Write a one sentence interpretation of this number.

(h) To estimate the natural variation in these BMI values, we want to basically average the “within group” variability across the four groups. Take the four group standard deviations and average them. (You can use the same applet or your calculator?) Write a one sentence interpretation of this number.

(i) Now compare your answer to (g) to your answer to (h) by finding the ratio of the squares of these values(“variance” = standard deviation squared), multiplying the numerator by 77, roughly the sample size of each group.

77 x Variability between the group means / variability within the groups

(j) Explain why this might be considered a more useful test statistic in helping us judge whether we have larger differences between the four diets than we might expect by random chance alone.

The statistic you have calculated is very close to what is more generally referred to as the F-statistic. And this process is called “Analysis of Variance” or ANOVA for short. (See Ch. 9 for the actual F-statistic formula.)
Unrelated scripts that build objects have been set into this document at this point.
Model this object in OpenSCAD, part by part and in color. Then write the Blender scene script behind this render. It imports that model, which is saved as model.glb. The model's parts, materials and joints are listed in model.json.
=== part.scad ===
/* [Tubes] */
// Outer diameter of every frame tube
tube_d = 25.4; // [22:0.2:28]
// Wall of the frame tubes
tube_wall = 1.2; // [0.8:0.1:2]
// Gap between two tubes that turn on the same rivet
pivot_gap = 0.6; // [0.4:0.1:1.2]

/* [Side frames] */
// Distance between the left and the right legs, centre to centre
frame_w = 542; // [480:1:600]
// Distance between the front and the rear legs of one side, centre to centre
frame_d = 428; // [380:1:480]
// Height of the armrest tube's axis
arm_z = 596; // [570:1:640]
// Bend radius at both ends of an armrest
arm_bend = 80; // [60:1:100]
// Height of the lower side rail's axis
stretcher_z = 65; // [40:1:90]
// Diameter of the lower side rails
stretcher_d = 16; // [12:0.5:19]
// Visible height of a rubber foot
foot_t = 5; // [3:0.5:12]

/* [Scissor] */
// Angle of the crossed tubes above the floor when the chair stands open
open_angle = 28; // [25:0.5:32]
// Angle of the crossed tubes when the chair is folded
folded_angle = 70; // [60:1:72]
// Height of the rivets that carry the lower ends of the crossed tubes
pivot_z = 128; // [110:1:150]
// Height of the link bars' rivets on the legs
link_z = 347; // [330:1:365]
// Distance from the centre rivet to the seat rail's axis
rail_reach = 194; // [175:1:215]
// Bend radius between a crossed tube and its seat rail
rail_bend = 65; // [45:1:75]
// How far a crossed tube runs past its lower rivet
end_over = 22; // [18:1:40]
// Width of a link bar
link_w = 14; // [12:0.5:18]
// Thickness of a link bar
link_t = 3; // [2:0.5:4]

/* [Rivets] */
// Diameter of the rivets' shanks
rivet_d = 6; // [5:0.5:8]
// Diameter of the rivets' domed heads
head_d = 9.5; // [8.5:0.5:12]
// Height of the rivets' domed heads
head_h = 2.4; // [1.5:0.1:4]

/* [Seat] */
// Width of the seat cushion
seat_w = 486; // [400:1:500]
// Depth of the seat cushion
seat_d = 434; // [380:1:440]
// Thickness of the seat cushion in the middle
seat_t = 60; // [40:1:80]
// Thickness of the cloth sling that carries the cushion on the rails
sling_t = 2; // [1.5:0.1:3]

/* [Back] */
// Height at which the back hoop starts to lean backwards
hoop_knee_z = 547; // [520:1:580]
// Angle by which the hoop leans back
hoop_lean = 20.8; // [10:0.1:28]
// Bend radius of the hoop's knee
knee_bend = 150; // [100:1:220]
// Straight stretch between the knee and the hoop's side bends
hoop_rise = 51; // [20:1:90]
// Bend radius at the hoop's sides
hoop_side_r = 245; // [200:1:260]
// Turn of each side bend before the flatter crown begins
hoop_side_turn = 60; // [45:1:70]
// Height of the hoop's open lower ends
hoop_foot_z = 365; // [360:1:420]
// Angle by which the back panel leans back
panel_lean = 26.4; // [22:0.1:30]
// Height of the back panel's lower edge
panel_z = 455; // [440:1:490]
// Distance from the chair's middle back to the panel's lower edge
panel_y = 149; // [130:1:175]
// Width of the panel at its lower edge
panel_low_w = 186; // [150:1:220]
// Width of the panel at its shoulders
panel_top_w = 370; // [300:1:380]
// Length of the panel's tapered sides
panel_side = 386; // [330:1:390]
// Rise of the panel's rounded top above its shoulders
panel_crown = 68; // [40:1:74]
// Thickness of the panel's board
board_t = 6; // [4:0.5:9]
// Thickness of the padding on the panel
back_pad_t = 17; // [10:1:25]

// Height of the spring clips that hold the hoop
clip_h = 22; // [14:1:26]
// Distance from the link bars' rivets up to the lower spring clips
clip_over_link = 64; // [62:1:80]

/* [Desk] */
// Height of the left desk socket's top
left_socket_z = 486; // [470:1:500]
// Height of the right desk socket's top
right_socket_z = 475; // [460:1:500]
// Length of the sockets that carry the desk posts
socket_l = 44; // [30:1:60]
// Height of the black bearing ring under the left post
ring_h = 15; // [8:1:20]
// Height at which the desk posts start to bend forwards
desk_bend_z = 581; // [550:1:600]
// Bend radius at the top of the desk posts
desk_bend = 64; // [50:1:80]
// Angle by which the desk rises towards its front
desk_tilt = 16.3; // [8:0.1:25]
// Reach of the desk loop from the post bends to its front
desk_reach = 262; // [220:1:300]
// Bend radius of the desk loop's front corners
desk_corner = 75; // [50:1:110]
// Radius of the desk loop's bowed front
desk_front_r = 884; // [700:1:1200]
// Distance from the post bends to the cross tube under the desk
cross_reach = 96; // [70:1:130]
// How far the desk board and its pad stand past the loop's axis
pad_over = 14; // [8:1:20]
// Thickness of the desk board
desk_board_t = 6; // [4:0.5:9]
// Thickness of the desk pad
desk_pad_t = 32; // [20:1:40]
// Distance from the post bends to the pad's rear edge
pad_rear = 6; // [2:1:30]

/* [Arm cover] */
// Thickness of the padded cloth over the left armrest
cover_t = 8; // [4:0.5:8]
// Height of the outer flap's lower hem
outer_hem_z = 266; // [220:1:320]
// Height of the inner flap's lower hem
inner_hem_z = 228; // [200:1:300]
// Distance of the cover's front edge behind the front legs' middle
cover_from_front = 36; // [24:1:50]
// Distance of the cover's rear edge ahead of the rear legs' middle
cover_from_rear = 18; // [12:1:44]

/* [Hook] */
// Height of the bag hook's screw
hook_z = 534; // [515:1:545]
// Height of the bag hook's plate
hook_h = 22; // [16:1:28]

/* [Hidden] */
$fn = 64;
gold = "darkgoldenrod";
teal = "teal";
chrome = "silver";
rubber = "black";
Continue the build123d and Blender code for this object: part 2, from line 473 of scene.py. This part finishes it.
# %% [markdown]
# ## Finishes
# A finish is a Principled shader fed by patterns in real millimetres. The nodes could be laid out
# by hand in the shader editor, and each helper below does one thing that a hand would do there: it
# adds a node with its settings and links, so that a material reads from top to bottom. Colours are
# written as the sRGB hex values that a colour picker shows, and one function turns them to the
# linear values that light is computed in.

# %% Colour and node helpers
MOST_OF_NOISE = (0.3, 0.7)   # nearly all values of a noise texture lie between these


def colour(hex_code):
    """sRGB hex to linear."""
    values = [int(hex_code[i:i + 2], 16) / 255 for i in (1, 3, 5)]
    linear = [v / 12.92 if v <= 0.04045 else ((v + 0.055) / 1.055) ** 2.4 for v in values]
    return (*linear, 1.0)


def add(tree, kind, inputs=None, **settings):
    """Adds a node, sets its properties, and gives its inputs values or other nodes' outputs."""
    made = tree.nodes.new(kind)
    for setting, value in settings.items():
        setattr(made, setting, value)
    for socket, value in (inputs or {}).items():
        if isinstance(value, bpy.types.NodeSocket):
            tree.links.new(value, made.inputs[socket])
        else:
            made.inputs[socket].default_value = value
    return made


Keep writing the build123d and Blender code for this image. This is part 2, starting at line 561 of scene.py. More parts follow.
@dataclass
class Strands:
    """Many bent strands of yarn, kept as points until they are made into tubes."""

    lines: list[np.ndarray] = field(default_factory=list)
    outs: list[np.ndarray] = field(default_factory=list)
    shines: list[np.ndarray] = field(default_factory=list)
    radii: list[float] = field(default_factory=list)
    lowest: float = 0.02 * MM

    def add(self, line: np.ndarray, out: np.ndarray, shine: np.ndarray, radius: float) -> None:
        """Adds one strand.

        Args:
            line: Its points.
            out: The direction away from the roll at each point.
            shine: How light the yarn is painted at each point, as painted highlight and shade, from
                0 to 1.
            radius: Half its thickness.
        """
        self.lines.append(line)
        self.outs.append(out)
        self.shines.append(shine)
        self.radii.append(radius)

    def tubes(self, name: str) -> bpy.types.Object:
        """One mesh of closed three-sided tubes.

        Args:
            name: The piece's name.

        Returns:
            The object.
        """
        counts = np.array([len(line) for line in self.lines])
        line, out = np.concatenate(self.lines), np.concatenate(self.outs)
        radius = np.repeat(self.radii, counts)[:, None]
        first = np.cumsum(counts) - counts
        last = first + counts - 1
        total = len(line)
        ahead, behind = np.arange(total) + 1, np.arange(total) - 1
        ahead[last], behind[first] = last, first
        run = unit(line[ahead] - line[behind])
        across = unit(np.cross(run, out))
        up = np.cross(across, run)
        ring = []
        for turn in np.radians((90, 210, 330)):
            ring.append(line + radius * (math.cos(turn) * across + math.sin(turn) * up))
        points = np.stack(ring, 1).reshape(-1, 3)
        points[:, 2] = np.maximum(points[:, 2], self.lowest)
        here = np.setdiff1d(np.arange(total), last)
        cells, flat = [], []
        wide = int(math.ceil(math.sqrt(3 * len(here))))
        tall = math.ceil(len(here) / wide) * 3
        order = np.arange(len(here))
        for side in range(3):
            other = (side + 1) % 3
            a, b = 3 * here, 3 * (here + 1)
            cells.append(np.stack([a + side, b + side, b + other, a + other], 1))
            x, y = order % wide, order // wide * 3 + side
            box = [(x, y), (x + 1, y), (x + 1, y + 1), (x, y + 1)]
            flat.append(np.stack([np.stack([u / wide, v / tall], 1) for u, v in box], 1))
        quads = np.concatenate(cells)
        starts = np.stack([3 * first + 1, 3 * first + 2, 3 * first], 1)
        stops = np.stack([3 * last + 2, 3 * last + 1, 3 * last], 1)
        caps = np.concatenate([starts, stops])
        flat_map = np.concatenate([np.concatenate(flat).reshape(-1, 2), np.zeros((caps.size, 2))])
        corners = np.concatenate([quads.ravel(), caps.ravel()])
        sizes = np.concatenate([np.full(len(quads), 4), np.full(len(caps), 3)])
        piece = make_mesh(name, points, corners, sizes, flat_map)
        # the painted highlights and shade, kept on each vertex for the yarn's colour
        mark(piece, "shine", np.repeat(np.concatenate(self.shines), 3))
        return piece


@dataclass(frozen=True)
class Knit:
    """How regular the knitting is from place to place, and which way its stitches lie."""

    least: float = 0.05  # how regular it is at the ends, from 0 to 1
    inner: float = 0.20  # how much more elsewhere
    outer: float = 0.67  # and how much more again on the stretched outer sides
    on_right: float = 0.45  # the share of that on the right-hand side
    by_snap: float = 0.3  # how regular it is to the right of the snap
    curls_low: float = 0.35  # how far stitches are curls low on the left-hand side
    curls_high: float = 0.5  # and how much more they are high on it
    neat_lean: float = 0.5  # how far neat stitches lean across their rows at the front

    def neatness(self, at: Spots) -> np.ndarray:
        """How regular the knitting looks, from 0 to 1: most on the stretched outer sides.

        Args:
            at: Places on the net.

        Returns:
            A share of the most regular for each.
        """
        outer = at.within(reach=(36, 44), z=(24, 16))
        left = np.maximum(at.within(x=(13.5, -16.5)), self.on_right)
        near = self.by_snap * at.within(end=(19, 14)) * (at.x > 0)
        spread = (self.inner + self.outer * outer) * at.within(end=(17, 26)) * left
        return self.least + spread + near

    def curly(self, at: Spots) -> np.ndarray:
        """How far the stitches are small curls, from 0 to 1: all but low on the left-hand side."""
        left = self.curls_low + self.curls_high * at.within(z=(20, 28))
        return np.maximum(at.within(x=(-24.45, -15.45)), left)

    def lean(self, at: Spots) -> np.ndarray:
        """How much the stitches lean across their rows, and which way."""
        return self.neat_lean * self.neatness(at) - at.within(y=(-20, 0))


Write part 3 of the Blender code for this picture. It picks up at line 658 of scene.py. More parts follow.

(k) Back in the Multiple Means applet, change the Statistic pull-down menu to F-statistic. You should get an observed value in the ballpark of what you just calculated. Now generate a null distribution for this statistic and use it to approximate the p-value. How does this p-value compare to what you found above with the other 2 statistics?

(l) The main advantage of this F-statistic is it can usually be well-approximated by an F-distribution (named after the famous statistician R. A. Fisher). Check the box to Overlay F distribution and display the theory-based p-value. Include a screen capture of your output.Does this appear to be a reasonable approximation of the simulation results?

Validity conditions for the ANOVA test
The F-distribution is a good approximation to the null distribution of the F-statistic as long as
  • Either the sample sizesare at least 20 for each of the groups, or the distribution of the response variable is approximately normal in each of the samples (examine the dotplots for strong skewness or outliers).
  • Also, the standard deviations of the samples are approximately equal to each other (largest standard deviation is not more than twice the value of the smallest standard deviation).

(m) Do these validity conditions appear to be met for these data? Explain how you are deciding in each case.

(n) When you do find a statistically significant F-statistic, you will probably be curious as to which group means are significantly different. An allowable follow-up analysis to a significant F-statistic is to essentially compute all the pairwise two-sample t-confidence intervals. Check the box next to Compute 95% confidence interval(s). (On the far left if the F-statistic is selected.) Include a screen capture of your output and summarize what you learn from these intervals. Including would you recommend any of these diets over the others?

(o) Suppose we have less “within group variability” in our data, but that the four sample means were the same. Explain what this means and how it would change the above F-test results (e.g., What would the dotplots/boxplots look like now? Would the p-value increase or decrease?).

(p) Suppose we have less “within group variability” in our data, but that the four sample means were the same as in (n). Suppose we were using the MAD statistic. Explain whether, and if so how, the MAD statistic would change.

(q) Suppose the sample sizes had been on the order of 150 instead of 75 people in each diet. Would this change the value of the F-statistic? If so, larger or smaller? Would this change the value of the MAD statistic? Is so, larger or smaller?